Lee Miller : l’histoire d’un destin

La vie n’est qu’une histoire de rencontres, le talent qui nous appartient, dans ces moments éphémères est de les transformer pour s’écrire un destin… Cela s’applique bien à Lee Miller qui a su saisir toutes les opportunités et c’est pour cela que je ne vais pas m’épancher sur sa biographie et en venir à sa destinée.

Le travail du photographe me semble est de s’oublier pour mettre en avant sa pensée, son sentiment sur les évènements, s’engager en résumé… En cela, la photo de Lee Miller, à la fin du mois d’août 1945 reflète bien ce sentiment : ce n’est pas une photo qu’elle a prise, mais une photo sur laquelle elle se trouve. En effet, elle se met en scène dans une baignoire, mais pas n’importe laquelle, celle d’Hitler, appartement auquel elle a eu accès de son retour des camps de Dachau. Cette photo est prise par son ami David Sherman, photographe de guerre comme elle.

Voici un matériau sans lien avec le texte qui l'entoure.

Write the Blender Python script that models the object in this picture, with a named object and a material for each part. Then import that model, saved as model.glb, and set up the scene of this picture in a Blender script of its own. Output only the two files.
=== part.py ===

La complexité du message de la mise en scène de la photo mérite d’être détaillée : la baignoire est celle d’Hitler sur laquelle elle a positionné une photo officielle du personnage, sur la droite est positionné une statue représentant l’image d’une représentation féminine idéale du régime mazi. Mais le plus signifiant est la présence de ses bottes maculées de boue. Cette boue qui ne vient pas de nulle part sur ses chaussures, mais du camp de concentration de Dachau, qu’elle vient de découvrir, dont elle vient de prendre des photos horribles, tandis qu’Hitler mettait fin à ses jours dans son bunker à Berlin.

Après, d’où vient elle, peu importe… Son histoire est une histoire de rencontres, de “culot” et de volonté.

Première rencontre : Condé Nast, le célèbre éditeur de magazines. Il l’a sauvée d’un accident de circulation et, impressionné par sa beauté, l’introduit dans le monde du manequinat et ainsi elle travaille rapidement pour Vogue. Après cette expérience new-yorkaise Lee Miller décide de passer de l’autre côté de l’objectif : “je préfère prendre une photo qu’en être une”. C’est un tournant dans sa vie et elle démarre une carrière de photographe.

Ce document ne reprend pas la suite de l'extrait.